Tuesday, October 8, 2024

Call to educate public on long-term retirement savings

Mellvile Brown, the Deputy Chief Executie Officer of the Non-Banking Financial Institutions Regulatory Authority’s (NBFIRA) 2013-2016 Strategic Plan, emphasizes commitment to greater stakeholder engagement and implementation of the Risk-Based Supervision Model (RBSM) for all regulated entities.

Speaking on a “Risk-Based Supervision of Pension Funds” during the Botswana Pension Society Annual Conference held in Gaborone recently, Brown said the biggest challenges are that NBFIRA operates within a weak and overburdened regulatory framework with unclearly defined parameters. A legacy of financial and personnel restraints, poor understanding of risk management issues and start-up problems delay the development of an adequate human resources base.

“There is need to educate public pension fund participants on the concept of long-term savings for retirement needs. Based on the Conference’s 2012 theme: ‘Maximimizing Retirement Savings’, high priority should strengthen Botswana’s contractual savings industry, almost as large as the commercial banking sector in terms of assets employed.

“Employer based pension funds mobilize most of Botswana’s household savings and long-term funding, constituting a potential source of financial instability risk.

“For instance, as of September 1, 2012 there were 97 pension funds registered in Botswana, with a total membership of 153,766. Locally managed pension funds constitute over 30 percent of all financial sector assets with pension assets totalling P45.3 billion. Reported total pension funds assets increased 20.5 percent year-on-year (y-o-y), since September 2011.”

He said of this total the Botswana Public Officers Pensions Fund (BPOPF) accounts for some P34.6 billion or 76.4 percent of total pension assets. As the current national social security system is severely underdeveloped, the safe and prudent management of contractual savings in the existing pension fund system is considered to be of national importance.
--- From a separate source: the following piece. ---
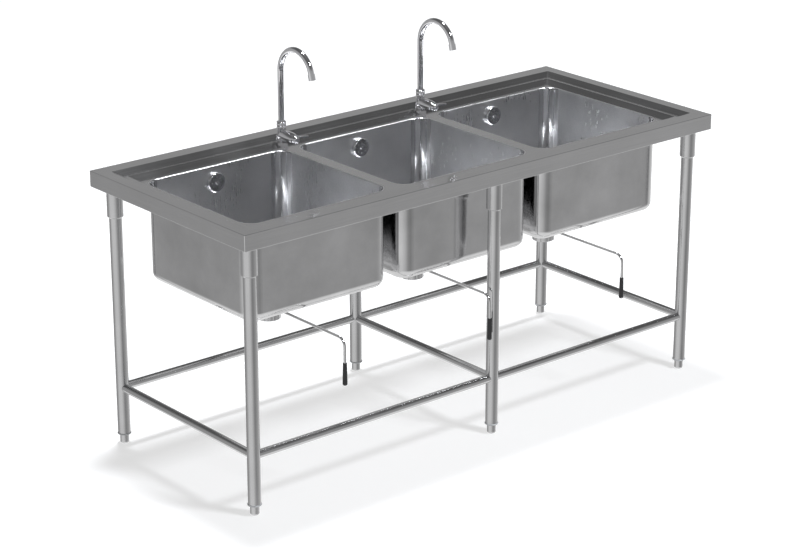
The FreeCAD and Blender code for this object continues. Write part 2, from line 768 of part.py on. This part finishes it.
def stopper_guide(place):
    """Two crossed bars with a hub that the stopper's stem slides in."""
    top = seat_z - guide_drop
    bottom = top - guide_height
    half = guide_bar_width / 2
    along_x = block(place - waste_mid_wall, place + waste_mid_wall, -half, half, bottom, top)
    along_y = block(place - half, place + half, -waste_mid_wall, waste_mid_wall, bottom, top)
    hub = rod(guide_hub_radius, Vec(place, 0, bottom), Vec(place, 0, top))
    bore_radius = stopper_stem_radius + running_clearance
    bore = rod(bore_radius, Vec(place, 0, bottom - over), Vec(place, 0, top + over))
    return along_x.fuse(along_y).fuse(hub).cut(bore)


def lever_boss(place):
    start = Vec(place, -waste_mid_wall, lever_z)
    boss = rod(boss_radius, start, Vec(place, -waste_body_radius - boss_length, lever_z))
    return boss.cut(rod(waste_bore_radius, Vec(place, 0, lever_z - 2 * boss_radius),
                        Vec(place, 0, lever_z + 2 * boss_radius)))


def lever_bore(place):
    radius = lever_diameter / 2 + running_clearance
    return rod(radius, Vec(place, 0, lever_z), Vec(place, -waste_body_radius - boss_length - over, lever_z))


def overflow_port(place):
    start = Vec(place, waste_mid_wall, port_z)
    mouth = Vec(place, waste_body_radius + port_length, port_z)
    port = rod(port_radius, start, mouth)
    return port.cut(rod(waste_bore_radius, Vec(place, 0, port_z - 2 * port_radius),
                        Vec(place, 0, port_z + 2 * port_radius)))


def port_hole(place):
    centre = Vec(place, 0, port_z)
    socket_start = centre + Y_AXIS * (waste_body_radius + port_shoulder)
    mouth = centre + Y_AXIS * (waste_body_radius + port_length + over)
    return rod(port_hole_radius, centre, mouth).fuse(rod(overflow_pipe_radius, socket_start, mouth))


def make_waste_gasket(place):
    top = Vec(place, 0, gasket_top)
    return ring(waste_gasket_radius, waste_body_radius, top - Z_AXIS * waste_gasket_thickness, top)


def make_waste_locknut(place):
    top = Vec(place, 0, gasket_top - waste_gasket_thickness)
    bottom = top - Z_AXIS * locknut_thickness
    nut = hex_prism(2 * (waste_body_radius + locknut_wall), bottom, top, X_AXIS)
    return nut.cut(rod(waste_body_radius, bottom - Z_AXIS, top + Z_AXIS))


def make_coupling_nut(place):
    """The fluted nut on the body's neck, whose lip takes the drain pipe."""
    washer_bottom = outlet_z + coupling_lip
    top = outlet_z + coupling_height
    profile = [(outlet_radius, outlet_z), (coupling_radius - softening, outlet_z),
               (coupling_radius, outlet_z + softening), (coupling_radius, top),
               (waste_neck_radius, top), (waste_neck_radius, washer_bottom),
               (outlet_radius, washer_bottom)]
    nut = turned(profile, origin=Vec(place, 0, 0))
    flute_centre = coupling_radius + coupling_flute_radius - coupling_flute_depth
    for index in range(coupling_flutes):
        turn = FreeCAD.Rotation(Z_AXIS, 360.0 * index / coupling_flutes)
        offset = turn.multVec(X_AXIS * flute_centre)
        low = Vec(place, 0, outlet_z - over) + offset
        nut = nut.cut(rod(coupling_flute_radius, low, low + Z_AXIS * (coupling_height + 2 * over)))
    return nut


def make_outlet_washer(place):
    """The sealing ring between the neck and the coupling nut's lip."""
    top = Vec(place, 0, neck_bottom)
    return ring(waste_neck_radius, outlet_radius, top - Z_AXIS * outlet_washer_thickness, top)


def make_gland_nut(place):
    start = Vec(place, -waste_body_radius - boss_length, lever_z)
    end = start - Y_AXIS * gland_thickness
    bore = lever_diameter / 2 + running_clearance
    return hex_prism(gland_across_flats, start, end, Z_AXIS).cut(rod(bore, start + Y_AXIS, end - Y_AXIS))


def make_stopper(place):
    """The plug: a coned disc with a low dome and a knob, and the stem that the crank lifts."""
    seat_edge = seat_z - stopper_seat_drop
    seat_foot = seat_edge - stopper_cone_drop
    foot_radius = waste_bore_radius - stopper_seat_clearance
    rim_radius = foot_radius + stopper_cone_drop
    dome_top = seat_z + stopper_dome_height / 2
    knob_top = dome_top + stopper_dome_height
    stem_bottom = lever_z + crank_pin_radius + crank_clearance
    profile = [(0, stem_bottom), (stopper_stem_radius, stem_bottom), (stopper_stem_radius, seat_foot),
               (foot_radius, seat_foot), (rim_radius, seat_edge), (rim_radius - softening, seat_z),
               (rim_radius - stopper_slope_width, dome_top - softening), (stopper_knob_radius, dome_top),
               (stopper_knob_waist_radius, dome_top + softening),
               (stopper_knob_radius, knob_top - softening),
               (stopper_knob_radius - softening, knob_top), (0, knob_top)]
    return turned(profile, origin=Vec(place, 0, 0))


def make_lever_rod(place):
    """Crank, spindle and the long bent handle rod in one piece."""
    radius = lever_diameter / 2
    web_start = Vec(place, -crank_half_gap - crank_web_thickness, lever_z)
    bend = Vec(place, -lever_reach, lever_z)
    end = Vec(place, -lever_reach, lever_z - lever_fall)
    handle = bent_bar([web_start, bend, end], [lever_bend_radius], radius)
    web_end = web_start + Y_AXIS * crank_web_thickness
    throw = Vec(-crank_throw, 0, 0)
    web = rod(crank_web_radius, web_start, web_end)
    web = web.fuse(rod(crank_end_radius, web_start + throw, web_end + throw))
    pin = rod(crank_pin_radius, web_start + throw, Vec(place - crank_throw, crank_half_gap, lever_z))
    return handle.fuse(web).fuse(pin).removeSplitter()


def make_lever_grip(place):
    """The tapered push-on grip, rounded at its lower end."""
    end = lever_z - lever_fall
    bottom = end - 2 * grip_end_radius
    top = bottom + grip_length
    y = -lever_reach
    form = turned([(0, bottom), (grip_bottom_radius, bottom), (grip_top_radius, top), (0, top)],
                  origin=Vec(place, y, 0))
    form = round_edges(form, grip_end_radius, at_height(bottom))
    form = round_edges(form, softening, at_height(top))
    return form.cut(rod(lever_diameter / 2, Vec(place, y, end), Vec(place, y, top + over)))


# ---- overflows -----------------------------------------------------------------------------------
def make_overflow_bezel(place):
    front = Vec(place, bowl_half_depth - bezel_depth, overflow_z)
    back = Vec(place, bowl_half_depth, overflow_z)
    bezel = ring(bezel_radius, bezel_bore_radius, front, back)
    front_outer = [edge for edge in bezel.Edges if at_depth(front.y)(edge)
                   and edge.BoundBox.XLength > bezel_radius + bezel_bore_radius]
    return bezel.makeFillet(bezel_edge_radius, front_outer)


def make_overflow_plate(place):
    front = Vec(place, bowl_half_depth - bezel_depth + plate_setback, overflow_z)
    back = front + Y_AXIS * plate_thickness
    plate = rod(bezel_bore_radius - plate_clearance, front, back)
    plate = plate.cut(rod(screw_shank_radius, front - Y_AXIS, back + Y_AXIS))
    for index in range(plate_hole_count):
        turn = FreeCAD.Rotation(Y_AXIS, 360.0 * index / plate_hole_count)
        offset = turn.multVec(X_AXIS * plate_hole_circle)
        plate = plate.cut(rod(plate_hole_radius, front + offset - Y_AXIS, back + offset + Y_AXIS))
    return plate


def make_overflow_screw(place):
    """The screw that draws the plate and bezel to the elbow behind the wall."""
    seat = bowl_half_depth - bezel_depth + plate_setback
    elbow_face = bowl_back + elbow_gasket_thickness
    end = elbow_face + elbow_flange_thickness
    head = [(0, -screw_head_height), (screw_head_radius - softening, -screw_head_height),
            (screw_head_radius, softening - screw_head_height), (screw_head_radius, 0),
            (screw_shank_radius, 0), (screw_shank_radius, end - seat), (0, end - seat)]
    screw = turned(head, axis=Y_AXIS, origin=Vec(place, seat, overflow_z))
    head_face = seat - screw_head_height
    slot = block(place - screw_head_radius, place + screw_head_radius, head_face - over,
                 head_face + screw_slot_size, overflow_z - screw_slot_size / 2,
                 overflow_z + screw_slot_size / 2)
    return screw.cut(slot)


def make_overflow_gasket(place):
    start = Vec(place, bowl_back, overflow_z)
    return ring(elbow_flange_radius, overflow_hole_radius, start, start + Y_AXIS * elbow_gasket_thickness)


def make_overflow_elbow(place):
    """Flange and chamber behind the bowl's wall, a screw bridge across it, and the outlet below."""
    face = Vec(place, bowl_back + elbow_gasket_thickness, overflow_z)
    flange_end = face + Y_AXIS * elbow_flange_thickness
    chamber_end = Vec(place, overflow_pipe_y + overflow_pipe_radius + elbow_end_gap, overflow_z)
    elbow = rod(elbow_flange_radius, face, flange_end).fuse(rod(elbow_radius, face, chamber_end))
    outlet_top = Vec(place, overflow_pipe_y, overflow_z)
    outlet_bottom = outlet_top - Z_AXIS * elbow_outlet_drop
    elbow = elbow.fuse(rod(elbow_outlet_radius, outlet_top, outlet_bottom))
    cavity_end = chamber_end - Y_AXIS * (elbow_radius - elbow_bore_radius)
    elbow = elbow.cut(rod(elbow_bore_radius, face - Y_AXIS, cavity_end))
    elbow = elbow.cut(rod(overflow_pipe_radius, outlet_top, outlet_bottom - Z_AXIS))
    half_bridge = elbow_bore_radius + elbow_wall / 2
    bridge = block(place - half_bridge, place + half_bridge, face.y, flange_end.y,
                   overflow_z - elbow_bridge_width / 2, overflow_z + elbow_bridge_width / 2)
    bridge = bridge.cut(rod(screw_shank_radius, face - Y_AXIS, flange_end + Y_AXIS))
    return elbow.fuse(bridge).removeSplitter()


def make_overflow_pipe(place):
    """The rigid pipe from the elbow down behind the bowl and forward to the waste body's port."""
    top = Vec(place, overflow_pipe_y, overflow_z - elbow_radius - overflow_pipe_end_gap)
    corner = Vec(place, overflow_pipe_y, port_z)
    end = Vec(place, waste_body_radius + port_shoulder, port_z)
    outer = bent_bar([top, corner, end], [overflow_pipe_bend], overflow_pipe_radius)
    inner = bent_bar([top, corner, end], [overflow_pipe_bend], overflow_pipe_radius - overflow_pipe_wall)
    return outer.cut(inner)


# ---- assembly ------------------------------------------------------------------------------------
def group(maker, places):
    """Identical fixed pieces, one separate solid at each place, kept in one node."""
    return Part.makeCompound([maker(place) for place in places])


def build_nodes():
    nodes = {"worktop": make_worktop()}
    nodes["support_channel_front"] = make_channel(-1)
    nodes["support_channel_back"] = make_channel(1)
    for name, place in bowl_places.items():
        nodes["bowl_" + name] = make_bowl(place)
        nodes["waste_stopper_" + name] = make_stopper(place)
        nodes["waste_lever_rod_" + name] = make_lever_rod(place)
        nodes["waste_lever_grip_" + name] = make_lever_grip(place)
    for name, place in leg_places.items():
        nodes["leg_" + name] = make_leg(place)
        nodes["foot_" + name] = make_foot(place)
    for name, (start_name, end_name) in rail_ends.items():
        nodes[name] = make_rail(start_name, end_name)
    for name, side in sides.items():
        place = side * tap_x
        nodes["tap_body_" + name] = make_tap_body(place)
        nodes["tap_handle_" + name] = make_tap_handle(place)
        nodes["spout_" + name] = make_spout(place)
        nodes["aerator_" + name] = make_aerator(place)
    leg_makers = {"leg_sockets": make_leg_socket, "grub_screws": make_grub_screw,
                  "foot_inserts": make_foot_insert}
    for name, maker in leg_makers.items():
        nodes[name] = group(maker, leg_places.values())
    tap_makers = {"spout_nuts": make_spout_nut, "tap_washers": make_tap_washer, "tap_nuts": make_tap_nut}
    for name, maker in tap_makers.items():
        nodes[name] = group(maker, [side * tap_x for side in sides.values()])
    bowl_makers = {
        "waste_bodies": make_waste_body, "waste_gaskets": make_waste_gasket,
        "waste_locknuts": make_waste_locknut, "waste_coupling_nuts": make_coupling_nut,
        "waste_outlet_washers": make_outlet_washer, "waste_gland_nuts": make_gland_nut,
        "overflow_bezels": make_overflow_bezel, "overflow_plates": make_overflow_plate,
        "overflow_screws": make_overflow_screw, "overflow_gaskets": make_overflow_gasket,
        "overflow_elbows": make_overflow_elbow, "overflow_pipes": make_overflow_pipe,
    }
    for name, maker in bowl_makers.items():
        nodes[name] = group(maker, bowl_places.values())
    return nodes


os.makedirs("parts", exist_ok=True)
for node_name, shape in build_nodes().items():
    shape.exportStep(os.path.join("parts", node_name + ".step"))
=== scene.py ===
import math

import bpy
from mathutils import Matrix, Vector


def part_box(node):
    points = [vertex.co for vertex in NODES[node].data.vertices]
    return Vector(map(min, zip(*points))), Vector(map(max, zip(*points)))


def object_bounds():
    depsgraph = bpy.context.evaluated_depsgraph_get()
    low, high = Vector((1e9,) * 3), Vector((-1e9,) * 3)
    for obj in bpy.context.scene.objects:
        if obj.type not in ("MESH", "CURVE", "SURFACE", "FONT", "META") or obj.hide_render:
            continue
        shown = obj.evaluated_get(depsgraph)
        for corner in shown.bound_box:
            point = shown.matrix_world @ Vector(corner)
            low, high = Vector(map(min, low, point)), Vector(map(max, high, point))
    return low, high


# Three compartment sink: looks, floor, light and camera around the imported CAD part. Metres.

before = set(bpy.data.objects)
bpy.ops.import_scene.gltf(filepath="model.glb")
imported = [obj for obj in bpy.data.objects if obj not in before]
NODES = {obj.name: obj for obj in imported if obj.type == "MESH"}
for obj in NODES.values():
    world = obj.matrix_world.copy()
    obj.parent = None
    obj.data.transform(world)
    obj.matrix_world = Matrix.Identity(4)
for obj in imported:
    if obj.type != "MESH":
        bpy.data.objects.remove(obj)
cad_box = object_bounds()

# The part is centred on the origin, so its highest corner gives its half sizes.
HALF_LENGTH, HALF_DEPTH = cad_box[1].x, cad_box[1].y

# Base colours.
STEEL = (0.60, 0.60, 0.605)
CHROME = (0.80, 0.80, 0.82)
BRASS = (0.72, 0.55, 0.28)
INSERT_GREY = (0.42, 0.43, 0.44)
GRIP_BLACK = (0.012, 0.012, 0.013)
PIPE_GREY = (0.62, 0.62, 0.60)
RUBBER = (0.02, 0.02, 0.02)

# Depths of the relief that the bump nodes show, in metres.
FINE_RELIEF = 0.000012
NUT_RELIEF = 0.00002
CHROME_RELIEF = 0.00003
COARSE_RELIEF = 0.00004
SPECKLE_RELIEF = 0.00012

# How finely a brushed grain repeats, in cells per metre: few cells along the lines, many across.
GRAIN_X = (14.0, 260.0, 260.0)
GRAIN_Y = (260.0, 14.0, 260.0)
GRAIN_Z = (260.0, 260.0, 14.0)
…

The broad objectives of the Government’s retirement policy founded on the principles of improved standards of fund governance should encourage individuals to provide adequately for their own retirement and dependants’needs; urge employers and employees to provide for retirement funding as part of the remuneration contracts, ensuring they are cost-efficient, prudently managed, transparent, fair and hedged against the effects of inflation.

NBFIRA’s nascent and ongoing risk-based pension fund operations supervision (RBS) initiatives should balance the overall risks and prioritize mitigating the inherent systemic issues.

NBFIRA was established as an independent regulatory agency in 2008 for overseeing 23 different types of non-bank financial institutions, representing over P57 billion in financial assets at risk, requiring new regulations and prudential rules.

Regulated NBFIRA’s include to name some, pension fund and insurance companies, reinsurers, securities exchanges & depositories, non-bank microlenders Botswana Stock Exchange (BSE) as well as a wide range of market intermediaries such as brokers, financial advisors, fund administrators and trustees. Medical Aid Schemes and pawnshops comprise future NBFIRA operations within its scope.

NBFIRA’s mandate represents a sophisticated, and technologically advanced financial operations requiring a high level of specialization and competency from a limited base of human resources.

The NBFIRA pension fund strategy focuses on strengthening the pensions’ legislative and regulatory framework, developing appropriate risk-based supervision systems, and safeguarding consumer protection. The three broad categories of risk faced by the retirement benefits sector in Botswana include systemic, portfolio and agency risks.

Administrative costs and fees in Defined Contribution Plans (DCP) reduce accumulated balances and generated retirement income.

“As an example, it has been calculated that an annual management charge of 1percent of funds under management may lead to a reduction of the accumulated assets by as much as 20 percent, over a 40-year period,” he said.

Competition should, theoretically, drive down costs, but market mechanisms do not always work and costs often remain high. NBFIRA should ensure cost structures are not excessive and fully transparent.